Another speaker, Gaurav Bansal, director at tech strategist RCloud Consulting, said controversy screening can help establish if a red flag is in fact a red herring. For some companies, failing to report important ESG data can be just a factor of their size – smaller companies generally have less ability to report their sustainability performance – or a lack of reporting technology.

On the face of, the failure may look like an attempt to withhold information. But Bansal says that contextual information gained from screening media and other alternative sources can help bring greater clarity.

He uses the example of an asset manager with investments in companies that have poor greenhouse gas emissions. If they operate with in a country with less stringent carbon-reduction rules, then the metrics may only look poor through the lens of jurisdictions with tougher regulations.

“Potentially, you could argue that some of the asset managers within countries that are less committed may not be as concerned as those in other jurisdictions. But using controversy monitoring you could see if it’s an isolated incident per investor,” he says.

That touches on another nuance of controversy reporting: different clients may have different levels of tolerance when it comes to what constitutes a red line.

Segal, for instance, said that involvement in child labour or modern slavery would be among major red flags for Pzena that would trigger research and engagement on the issue as if it were financially material to the business. If Pzena is unsatisfied that the issues are being remediated and the engagement “fails” then it would sell the stock.

Systemic Risk

On the other hand, some environmental practices may be subject to closer examination if the flagged issue is not material to the investee company’s business.

“Sometimes they are signals of more systemic risk at the company,” Segal said. “So, if a company has multiple and frequent flags about, say, environmental pollution, then there’s probably something worth exploring there.
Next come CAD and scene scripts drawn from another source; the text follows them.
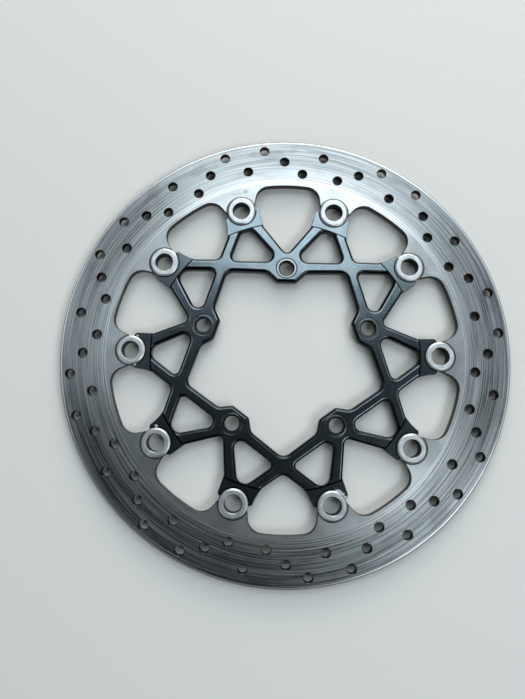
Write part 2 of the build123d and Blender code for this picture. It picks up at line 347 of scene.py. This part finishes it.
# ---- material graphs ----------------------------------------------------------------------------------
class Graph:
    """One material's node tree, with a short call for each kind of node that the materials use."""

    def __init__(self, name):
        self.material = bpy.data.materials.new(name)
        self.material.use_nodes = True
        self.tree = self.material.node_tree
        self.shader = self.tree.nodes["Principled BSDF"]
        self.point = self.tree.nodes.new("ShaderNodeTexCoord").outputs["Object"]
        self.x, self.y, self.z = self.split(self.point)

    def put(self, socket, value):
        """Links another node's output to a socket, or sets the socket to a constant."""
        if isinstance(value, bpy.types.NodeSocket):
            self.tree.links.new(value, socket)
        else:
            socket.default_value = value

    def split(self, vector):
        node = self.tree.nodes.new("ShaderNodeSeparateXYZ")
        self.put(node.inputs[0], vector)
        return node.outputs

    def join(self, x, y, z):
        node = self.tree.nodes.new("ShaderNodeCombineXYZ")
        for socket, value in zip(node.inputs, (x, y, z)):
            self.put(socket, value)
        return node.outputs[0]

    def math(self, operation, *values, clamp=False):
        node = self.tree.nodes.new("ShaderNodeMath")
        node.operation = operation
        node.use_clamp = clamp
        for socket, value in zip(node.inputs, values):
            self.put(socket, value)
        return node.outputs[0]

    def add(self, first, second, clamp=False):
        return self.math("ADD", first, second, clamp=clamp)

    def subtract(self, first, second):
        return self.math("SUBTRACT", first, second)

    def product(self, *values):
        result = values[0]
        for value in values[1:]:
            result = self.math("MULTIPLY", result, value)
        return result

    def larger(self, first, second):
        return self.math("MAXIMUM", first, second)

    def noise(self, vector, scale=1.0, detail=2.0):
        node = self.tree.nodes.new("ShaderNodeTexNoise")
        self.put(node.inputs["Vector"], vector)
        node.inputs["Scale"].default_value = scale
        node.inputs["Detail"].default_value = detail
        return node.outputs["Fac"]

    def step(self, value, low, high):
        """0 below low, 1 above high and smooth between; low may be the larger, for 1 below and 0 above."""
        node = self.tree.nodes.new("ShaderNodeMapRange")
        node.interpolation_type = "SMOOTHSTEP"
        self.put(node.inputs["Value"], value)
        if low > high:
            low, high = high, low
            node.inputs["To Min"].default_value = 1
            node.inputs["To Max"].default_value = 0
        node.inputs["From Min"].default_value = low
        node.inputs["From Max"].default_value = high
        return node.outputs["Result"]

    def hump(self, value, centre, width):
        """1 near the centre, falling to 0 at width either side."""
        off = self.math("ABSOLUTE", self.subtract(value, centre))
        return self.step(off, width, width * 0.3)

    def range(self, factor, low, high):
        """A number from low, where factor is 0, to high, where it is 1."""
        node = self.tree.nodes.new("ShaderNodeMapRange")
        self.put(node.inputs["Value"], factor)
        self.put(node.inputs["To Min"], low)
        self.put(node.inputs["To Max"], high)
        return node.outputs["Result"]

    def blend(self, factor, first, second):
        """The colour first where factor is 0, second where it is 1."""
        node = self.tree.nodes.new("ShaderNodeMix")
        node.data_type = "RGBA"
        # Sockets of other data types have the same names, so the colour ones are reached by number.
        self.put(node.inputs[0], factor)
        self.put(node.inputs[6], first)
        self.put(node.inputs[7], second)
        return node.outputs[2]

    def lay(self, under, over, mask, strength):
        """The colour over laid on the colour under, at the given strength where the mask is 1."""
        return self.blend(self.product(mask, strength), under, over)

    def bump(self, height, distance, strength):
        """Relief of the given depth, on top of any relief already there."""
        node = self.tree.nodes.new("ShaderNodeBump")
        node.inputs["Strength"].default_value = strength
        node.inputs["Distance"].default_value = distance
        self.put(node.inputs["Height"], height)
        normal = self.shader.inputs["Normal"]
        if normal.is_linked:
            self.put(node.inputs["Normal"], normal.links[0].from_socket)
        self.put(normal, node.outputs["Normal"])

    def levelness(self):
        """1 on a level face, 0 on an upright wall."""
        normal = self.tree.nodes.new("ShaderNodeNewGeometry").outputs["Normal"]
        return self.math("ABSOLUTE", self.split(normal)[2])

    def radius(self, x, y):
        return self.math("SQRT", self.add(self.product(x, x), self.product(y, y)))

    def folded(self, count, first_angle, circle_r):
        """x and y about the nearest of count points spaced evenly round a circle, x pointing outward."""
        step = 2 * pi / count
        angle = self.math("ARCTAN2", self.y, self.x)
        turned = self.subtract(angle, radians(first_angle))
        local = self.math("WRAP", turned, step / 2, -step / 2)
        radius = self.radius(self.x, self.y)
        outward = self.subtract(self.product(radius, self.math("COSINE", local)), circle_r)
        return outward, self.product(radius, self.math("SINE", local))

    def from_bobbin(self):
        """x and y about the nearest bobbin's axis."""
        return self.folded(STATION_COUNT, FIRST_BOBBIN_ANGLE, bobbin_circle_r)

    def turned_lines(self, x, y, radius, pitch, length, detail):
        """Noise drawn out round a circle: lines about a pitch wide, shorter where length is larger."""
        # The direction of x, y goes in as two numbers from -1 to 1, so that the noise has no seam.
        u = self.math("DIVIDE", x, radius)
        v = self.math("DIVIDE", y, radius)
        lengthways = (self.product(u, length), self.product(v, length))
        return self.noise(self.join(self.product(radius, 1 / pitch), *lengthways), detail=detail)

    def patch(self, x, y, size, ragged=0.45):
        """A ragged spot of about the given radius round a point."""
        spot = self.radius(self.subtract(self.x, x), self.subtract(self.y, y))
        edge = self.subtract(self.noise(self.point, scale=700, detail=3), 0.5)
        spot = self.add(spot, self.product(edge, size * ragged * 8))
        return self.step(spot, size, size * 0.75)

    def contact(self):
        """The dark line of dirt and painted shadow where each bobbin's flange sits."""
        return self.step(self.radius(*self.from_bobbin()), flange_r + 1.1 * MM, flange_r + 0.6 * MM)

    def spin(self, amount):
        """Reflections drawn out across the turning marks."""
        tangent = self.tree.nodes.new("ShaderNodeTangent")
        tangent.direction_type = "RADIAL"
        tangent.axis = "Z"
        self.put(self.shader.inputs["Tangent"], tangent.outputs[0])
        self.shader.inputs["Anisotropic"].default_value = amount
        self.shader.inputs["Anisotropic Rotation"].default_value = 0.25

    def finish(self, colour, roughness):
        """The material, which reflects as metal; the carrier's satin coat does too."""
        self.put(self.shader.inputs["Base Color"], colour)
        self.put(self.shader.inputs["Roughness"], roughness)
        self.shader.inputs["Metallic"].default_value = 1.0
        return self.material


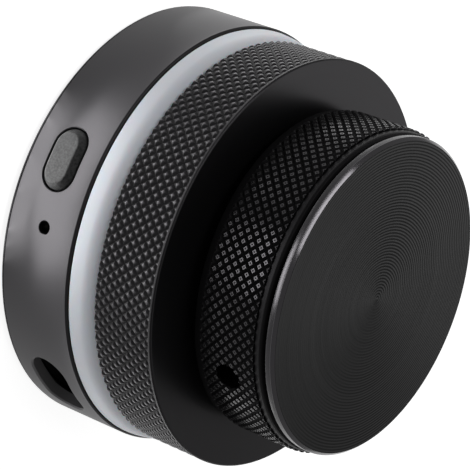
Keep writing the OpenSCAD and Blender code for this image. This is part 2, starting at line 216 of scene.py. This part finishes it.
def spun_face(name):
    """The knob's front: concentric tool marks, which tilt the surface to and from the axis.

    The marks also change the colour and the reflectance a little, in lighter and darker stripes that
    paint the sheen of the marks.
    """
    dark, light = (0.001, 0.001, 0.0011), (0.014, 0.014, 0.0145)
    mat, tree, bsdf = new_material(name, Anisotropic=0.85, IOR=1.4)
    radius, _ = radius_and_height(tree)
    wave = math_node(tree, "SINE", math_node(tree, "MULTIPLY", radius, 2 * math.pi / GROOVE_PITCH))
    rings = noise(tree, lathe_coords(tree), 2500, 3)
    drift = map_range(tree, rings, 0.35, 0.65)
    # lighter colour and more reflectance in stripes along the marks: a painted sheen
    painted_sheen = math_node(tree, "ADD", math_node(tree, "MULTIPLY", wave, 0.2), drift)
    tree.links.new(ramp(tree, painted_sheen, dark, light), bsdf.inputs["Base Color"])
    tree.links.new(map_range(tree, painted_sheen, 0.05, 0.8), bsdf.inputs["Specular IOR Level"])
    tree.links.new(map_range(tree, rings, 0.3, 0.4), bsdf.inputs["Roughness"])
    tilted = radial_tilt(tree, math_node(tree, "MULTIPLY", wave, GROOVE_SLOPE))
    tree.links.new(tilted, bsdf.inputs["Normal"])
    tangent(tree, bsdf)
    return mat


def plain(name, low, high, rough, scale=400, strength=0.1, **sockets):
    """Moulded plastic, rubber or small metal parts: slight colour change and a fine grain."""
    mat, tree, bsdf = new_material(name, **sockets)
    fine = noise(tree, object_coords(tree), scale * 10, 3)
    cloud = noise(tree, object_coords(tree), scale, 3)
    tree.links.new(ramp(tree, cloud, low, high), bsdf.inputs["Base Color"])
    tree.links.new(map_range(tree, fine, rough - 0.06, rough + 0.06), bsdf.inputs["Roughness"])
    bump(tree, bsdf, fine, strength, 0.05 * MM)
    return mat


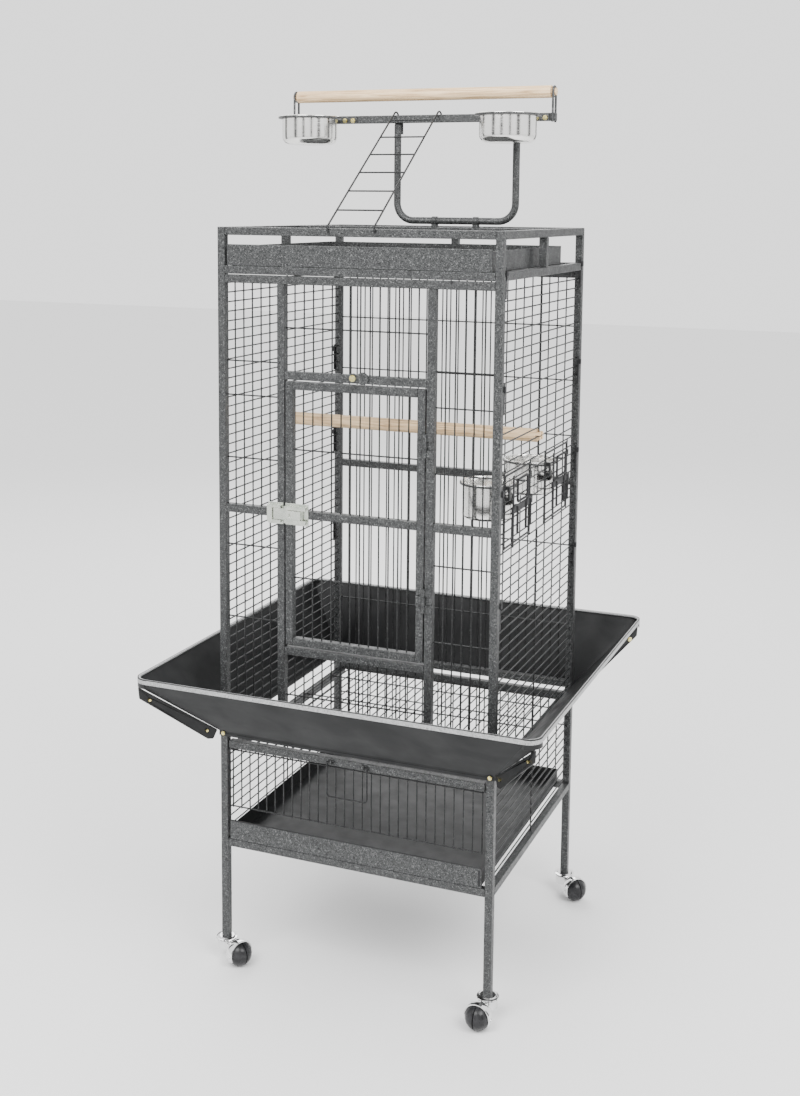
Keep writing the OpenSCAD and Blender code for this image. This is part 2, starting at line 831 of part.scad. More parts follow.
// U-shaped pull handle hanging from the grate rail's two lugs
module pull_bail() {
  y = -d2 - 4;
  z = grate_z + 7;
  b = 6;
  color(powder)
  translate([bail_x, 0, 0])
  for (sx = [-1, 1]) {
    x = sx * bail_w / 2;
    rod_x(min(x, x - sx * 12), max(x, x - sx * 12), y, z);
    rod_z(z - bail_h + b, z + 1.4, x, y);
    rod_x(sx < 0 ? -bail_w / 2 + b : 0, sx < 0 ? 0.2 : bail_w / 2 - b, y, z - bail_h);
    arc_xz(x - sx * b, y, z - bail_h + b, b, sx < 0 ? 180 : 270, sx < 0 ? 270 : 360);
  }
}

feed_r = cup_d / 2 + 0.8;
feed_cx = xm - feed_r - 6;
feed_cz = feed_z1 - 34;

// swing-out feeder door centred at yc: wire frame, level wires, knuckles and loop latch
module feeder_door(yc) {
  h = feeder_w / 2 - 4.5;
  z0 = feed_z0 + 4;
  z1 = feed_z1 - 4;
  hy = yc + feeder_w / 2;
  for (y = [yc - h, yc + h])
    rod_z(z0, z1, xm, y, 3.6);
  for (z = [z0 + 1.8, z1 - 1.8])
    rod_y(yc - h, yc + h, xm, z, 3.6);
  for (i = [feed_a + 1 : feed_b - 1])
    wire_y(yc - h, yc + h, xm, base_t + i * side_s);
  // knuckles on the jamb wire
  for (i = [feed_a + 1, feed_b - 2]) {
    z = base_t + (i + 0.5) * side_s;
    difference() {
      union() {
        rod_z(z - 5, z + 5, xm, hy, 6);
        slab([xm - 1.5, yc + h - 0.5, z - 5], [xm + 1.5, hy - 1.2, z + 5]);
      }
      rod_z(z - 9, z + 9, xm, hy, wire + 2 * fit);
    }
  }
  // loop latch outside, near the free edge
  slab([xm, yc - h - 1, feed_cz - 12], [xm + 9, yc - h + 7, feed_cz - 7]);
  slab([xm, yc - h - 1, feed_cz + 7], [xm + 9, yc - h + 7, feed_cz + 12]);
  slab([xm + 6, yc - h - 1, feed_cz - 12], [xm + 9, yc - h + 7, feed_cz + 12]);
}

// flat ring on two arms that carries a cup
module feeder_ring(yc) {
  difference() {
    union() {
      translate([feed_cx, yc, feed_cz]) cylinder(r = feed_r + 4, h = 3, $fn = 64);
      for (s = [-1, 1])
        slab([feed_cx, yc + s * (feed_r - 6), feed_cz], [xm - wire / 2, yc + s * (feed_r + 2), feed_cz + 3]);
    }
    translate([feed_cx, yc, feed_cz - 4]) cylinder(r = feed_r, h = 12, $fn = 64);
  }
}

module feeder_door_front() {
  color(powder) feeder_door(fy0);
}

module feeder_door_rear() {
  color(powder) feeder_door(fy1);
}

module feeder_ring_front() {
  color(powder) feeder_ring(fy0);
}

module feeder_ring_rear() {
  color(powder) feeder_ring(fy1);
}

module cup(yc) {
  translate([feed_cx, yc, feed_cz + 3]) bowl(cup_d / 2, cup_h, 8);
}

module cup_front() {
  color(steel) cup(fy0);
}

module cup_rear() {
  color(steel) cup(fy1);
}

// ladder: hooks over the crossbar, rails down to the front roof rail, rungs
lad_r = 13;
lad_foot_y = -d2 - 2.6;
lad_foot_z = roof_z + 4;
lad_dy = stand_y - lad_foot_y;
lad_dz = bar_cz - lad_foot_z;
lad_a = atan2(lad_dz, lad_dy) + asin(lad_r / sqrt(lad_dy * lad_dy + lad_dz * lad_dz));
lad_l = sqrt(lad_dy * lad_dy + lad_dz * lad_dz - lad_r * lad_r);

module ladder_rails() {
  color(powder)
  for (s = [-1, 1]) {
    x = ladder_x + s * ladder_w / 2;
    arc_yz(x, stand_y, bar_cz, lad_r, 22, 90 + lad_a);
    translate([x, lad_foot_y, lad_foot_z]) rotate([lad_a - 90, 0, 0]) cylinder(d = rod, h = lad_l);
    rod_z(lad_foot_z - 11, lad_foot_z, x, lad_foot_y);
    translate([x, lad_foot_y, lad_foot_z]) sphere(d = rod + 0.6, $fn = 20);
  }
}

module ladder_rungs() {
  e = ladder_w / 2 - rod / 2 + 0.1;
  color(powder)
  for (i = [0 : rungs - 1]) {
    l = lad_l * (0.13 + 0.8 * i / (rungs - 1));
    rod_x(ladder_x - e, ladder_x + e,
      lad_foot_y + l * cos(lad_a), lad_foot_z + l * sin(lad_a), rod - 0.4);
  }
}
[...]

“There are some instances where local operating practices are not as stringent as maybe Western or international operating practices – that’s when there’s a case-by-case argument for looking at how egregious it is, is it something that we have a strong red line on?”

Segal and Gaurav agree that controversy monitoring is a part of ESG screening that can’t be easily automated. The nuances of such incidents can’t very well be built into an algorithm to be run across all data. It requires human intervention and judgement.

That’s especially important for Pzena, Segal said, which is a value investor that looks for stocks that appear undervalued. As such controversy within its investee stocks is something Pzena is used to, Segal said.

Mostly those controversies are immaterial to the business. But it takes a skilled eye to recognise the impactful controversies from the mild incidents. Automation of the screening process alone is likely to result in stock exclusions and divestment when engagement would be a better remedy.

“That takes away any of the company-specific nuance,” Segal said. “For us, it’s really engaging with companies more than divesting that we think has the greatest impact.”

Segal and Gaurav will be joined on the October 18 webinar by Justin Kew, senior ESG analyst at Balyasny Asset Management, and Alex Merola, executive director of commercial strategies, ESG & private markets, software solutions at S&P Global Market Intelligence.